Religiös begründete Herausforderungen und islambezogene Konflikte in der Schule
Perspektiven von Lehrkräften und Schulsozialarbeiter:innen
Schlagwörter:
Radikalisierung, Islamismus, religiöse Konflikte, qualitative Forschung, Schule, LehrkräfteAbstract
Schule ist neben der Familie die zentrale Sozialisationsinstanz für Kinder und Jugendliche, die von allen Personen eines Jahrgangs gemeinsam verpflichtend besucht werden muss. Über die leistungsorientierten Qualifikations- und Allokationselemente hinaus spielt sie mit der sozialen Integrationsfunktion eine wichtige Rolle bei der Stärkung sozialer Bindungen und sozialer Identitätsbildung (Fend 2008). Schule stellt dabei auch einen wichtigen Ort des Demokratielernens und der politischen Bildung dar (Kolb, Stein und Zimmer 2023) und soll zur Festigung einer demokratischen Grundposition beitragen (Kultusministerkonferenz 2018). Gleichzeitig sehen sich Lehrkräfte zunehmend mit komplexen Herausforderungen konfrontiert, wie dem Umgang mit (vermeintlichen oder tatsächlichen) kulturellen oder religiösen Konflikten sowie auch mit dem Erkennen und der Prävention (mutmaßlicher) Radikalisierungstendenzen, wie etwa eine quantitative deutschlandweite Befragung (Kart et al. 2025) sowie eine quantitative Befragung an allen Kölner Schulen aufzeigten (Bösing et al. 2023a; von Lautz et al. 2022). An die schulischen Fachkräfte werden dabei Präventionsanforderungen gestellt, die sie allein kaum bewältigen können, weshalb Kooperationen mit weiteren primärpräventiven Akteur:innen erforderlich sind (von Lautz et al. 2023b; Bösing et al. 2023b; Bösing et al. 2025; Stein und Zimmer 2024).

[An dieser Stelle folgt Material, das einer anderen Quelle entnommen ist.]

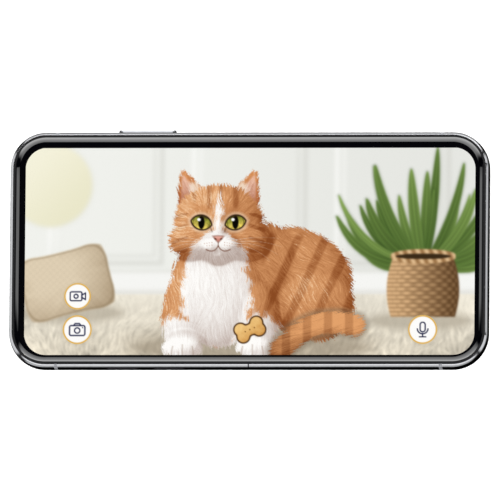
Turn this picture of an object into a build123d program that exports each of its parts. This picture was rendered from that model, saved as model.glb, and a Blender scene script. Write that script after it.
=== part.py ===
from build123d import *
import os

# A smartphone: two curved-edge glasses on a split steel frame, with sprung keys, a SIM tray, a charging
# port, and its boards, battery, speakers and cameras inside.
#
# The phone lies on its back with the display up. X runs along its length towards the charging port, Y across
# it towards the side key, and Z out of the display. The origin is the middle of the rear glass's outer face.
# All sizes are in millimetres. An inset is a distance inwards from the widest outline of the frame.

# Whole phone
LENGTH = 144.0
WIDTH = 71.4
THICKNESS = 8.1                # rear glass face to cover glass face, without the camera plateau
CORNER_RADIUS = 11.0           # of the widest outline

# Glasses and display, from the front face down
COVER_THICKNESS = 0.7
COVER_CURVE = 1.5              # width of the curved border of the cover glass
COVER_EDGE_DROP = 0.42         # how far the curve falls from the flat face to the edge
PANEL_THICKNESS = 0.65
PANEL_CLEARANCE = 0.1          # between the panel and its gasket
DISPLAY_PLATE_THICKNESS = 0.3
DISPLAY_PLATE_SETBACK = 0.6    # from the panel's edge
REAR_THICKNESS = 0.7
REAR_CURVE = 2.0
REAR_EDGE_DROP = 0.4
GLASS_CLEARANCE = 0.05         # glue gap between a glass edge and its gasket

# Frame band, bezel ring and gaskets
BAND_WALL = 2.2                # outer face to inner wall
BAND_REAR_EDGE = 0.35          # height of the band's rear lip over the rear glass face
BAND_LIP_INSET = 1.0           # inner edge of the band's rear lip
BAND_REAR_ROUND = 0.95         # height over which the rear edge is rounded
BAND_REAR_SETBACK = 0.55       # inset where that rounding starts
BAND_SIDE_SETBACK = 0.08       # inset where it ends
BAND_BULGE = 0.45              # share of the band's height at which it is widest
BAND_FRONT_SETBACK = 0.24      # inset of the band's front edge
RING_DROP = 0.5                # ring's front edge below the cover glass face
RING_HEIGHT = 0.9
RING_WIDTH = 0.86
RING_LAND = 0.08               # flat land along the ring's inner edge
RING_FOOT = 0.1                # upright foot of the ring's sloped face
RING_CROWN = 0.03              # how far that face bulges
RING_SEAM_X = 0.15             # the ring is closed here, on the rail away from the side key
RING_SEAM_GAP = 0.36
GASKET_LIP = 0.62              # gasket seen between the ring and the cover glass
GASKET_LIP_DROP = 0.05
GASKET_SHELF = 1.35            # gasket under the cover glass
REAR_GASKET_LIP = 0.3
REAR_GASKET_SHELF = 1.3
REAR_GASKET_THICKNESS = 0.25
BREAK_FROM_END = 14.3          # middle of an antenna break, from the end of the phone
BREAK_WIDTH = 1.0

# Chassis plate and its bosses
CHASSIS_THICKNESS = 0.5
BOSS_DIAMETER = 2.8
BOARD_STANDOFF = 0.6
DOCK_SHARE = 0.32              # share of the spare height at the port that lies below the dock board

# Screws
SCREW_SHANK = 1.4
SCREW_HEAD = 2.3
SCREW_HEAD_HEIGHT = 0.45
SCREW_CLEARANCE = 0.05         # round a shank
SCREW_FROM_EDGE = 2.0
SCREW_BITE = 0.25              # depth of a shank in the chassis plate
SCREW_SLOT = 0.3
SCREW_SLOT_DEPTH = 0.25

# Keys
KEY_HEIGHT = 2.4
KEY_CLEARANCE = 0.08           # round a key in its window
KEY_LIP = 0.6                  # flange beyond the key, which stops it falling out
KEY_FLANGE = 0.5
KEY_PLAY = 0.05                # flange to the band's inner wall
KEY_TRAVEL = 0.3
KEY_STOP_GAP = 0.05            # flange to the switch, fully pressed
KEY_CROWN = 0.35               # rounding of the outer face
SIDE_KEY_FROM_END = 41.2
SIDE_KEY_LENGTH = 17.2
SIDE_KEY_PROUD = 0.78
VOLUME_KEY_LENGTH = 10.4
VOLUME_KEY_PITCH = 14.0
VOLUME_KEY_PROUD = 0.12
VOLUME_KEY_CROWN = 0.05
SWITCH_LENGTH = 6.0
SWITCH_DEPTH = 1.2
SWITCH_HEIGHT = 2.6            # over the middle of a key it ends at half of this
DOME_DIAMETER = 2.0
DOME_RISE = 0.3

# Boards
BOARD_THICKNESS = 0.8
BOARD_CROSS = 24.0             # width along X of the arm that crosses the phone
BOARD_STRIP = 16.6             # width along Y of the arm beside the battery
BOARD_CORNER = 1.0
PIECE_GAP = 1.0                # room between neighbours inside
SWITCH_ROOM = 0.3
SHIELD_HEIGHT = 1.6
SHIELD_WALL = 0.15
SHIELD_MARGIN = 4.0            # board left free round the cans for the screws
SHIELD_COUNT = 3
SHIELD_GAP = 1.2
CHIP_HEIGHT = 0.9
CHIP_MARGIN = 1.6
DOCK_THICKNESS = 0.6
DOCK_LENGTH = 20.0
DOCK_WIDTH = 19.0
DOCK_ZONE = 26.0               # length of the end of the phone kept for port, speaker and motor
DISPLAY_FLEX_WIDTH = 12.0
BATTERY_FLEX_WIDTH = 8.0
FLEX_THICKNESS = 0.15
FLEX_FOOT = 3.0

# Battery and charging coil
BATTERY_SWELL_ROOM = 0.6
BATTERY_CORNER = 1.5
BATTERY_EDGE_ROUND = 0.6
TAPE_THICKNESS = 0.15
TAPE_WIDTH = 6.0
COIL_OUTER = 50.0
COIL_INNER = 24.0
COIL_THICKNESS = 0.3
FERRITE_THICKNESS = 0.25
FERRITE_MARGIN = 1.0
COIL_WINDOW_CLEARANCE = 0.5

# SIM tray
SIM_FROM_SIDE_KEY = 40.8
SIM_CARD_LENGTH = 12.3
SIM_CARD_WIDTH = 8.8
SIM_CARD_THICKNESS = 0.67
SIM_POCKET_CLEARANCE = 0.06
SIM_POCKET_WALL = 0.75
SIM_LEDGE = 0.9
SIM_TRAY_THICKNESS = 1.3
SIM_TRAY_DEPTH = 17.5
SIM_FACE_HEIGHT = 1.9
SIM_FACE_LIP = 0.5
SIM_FACE_RECESS = 0.03
SIM_FACE_CLEARANCE = 0.06
SIM_SLIDE_CLEARANCE = 0.15
SIM_READER_WALL = 0.2
SIM_READER_START = 0.4         # reader behind the band's inner wall
SIM_CARD_INSET = 4.0           # card's outer edge from the outline
EJECT_HOLE = 0.9
EJECT_HOLE_FROM_EDGE = 1.3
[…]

Bisher fehlt es an vertiefenden wissenschaftlichen Erkenntnissen darüber, inwiefern Lehrkräfte und andere pädagogische Fachkräfte religiöse Konflikte und Herausforderungen sowie religiös begründete Radikalisierung an ihren Schulen wahrnehmen, wie die benannten Konflikte und Herausforderungen etwa bezüglich der Intensität und der Beteiligten genau zu charakterisieren sind, welche Ursächlichkeiten vermutet werden und welche Aus-, Fort- und Weiterbildungsbedarfe die Lehrkräfte und andere pädagogische Fachkräfte in diesen Kontexten identifizieren, um die Konflikte konstruktiv beilegen oder lösen zu können.
Anknüpfend an dieses Desiderat geht der Beitrag der Frage nach, wie Lehrkräfte bzw. allgemein pädagogische Fachkräfte an Schulen islambezogene Konflikte bzw. (vermeintlich) religiös begründete Radikalisierung bei Schüler:innen wahrnehmen und welche Bedarfe an Beratung, Aus-, Fort- und Weiterbildungen sie für ihre Praxis identifizieren. Dafür wurden insgesamt 30 pädagogische Mitarbeitende an Schulen, davon 23 Lehrkräfte und sieben Schulsozialarbeiter:innen vertiefend in qualitativen Interviews befragt. Die Auswertung erfolgte durch die inhaltlich strukturierende Inhaltsanalyse nach Mayring (2015).
Die Ergebnisse der qualitativen Studie zeigen, dass Lehrkräfte im Schulalltag insbesondere diskriminierende und abwertende Äußerungen mit religiösem Bezug als Herausforderung sehen. Als Lösungsstrategien setzen die Befragten auf Begegnung und Auseinandersetzung auf inhaltlicher Ebene, während pädagogische beziehungsorientierte Ansätze häufig vernachlässigt werden – hierfür werden häufig mangelnde zeitliche Ressourcen und mangelnde Unterstützung verantwortlich gemacht, die in fast allen Fällen moniert werden. Zudem wird von den Befragten ein hoher Bedarf an Beratung und Aus-, Fort- und Weiterbildung identifiziert. Die Studie liefert damit wichtige Erkenntnisse, inwiefern sich die Radikalisierungsprävention im Bereich Schule sowie die Lehrkräfte(aus)bildung weiterentwickeln kann.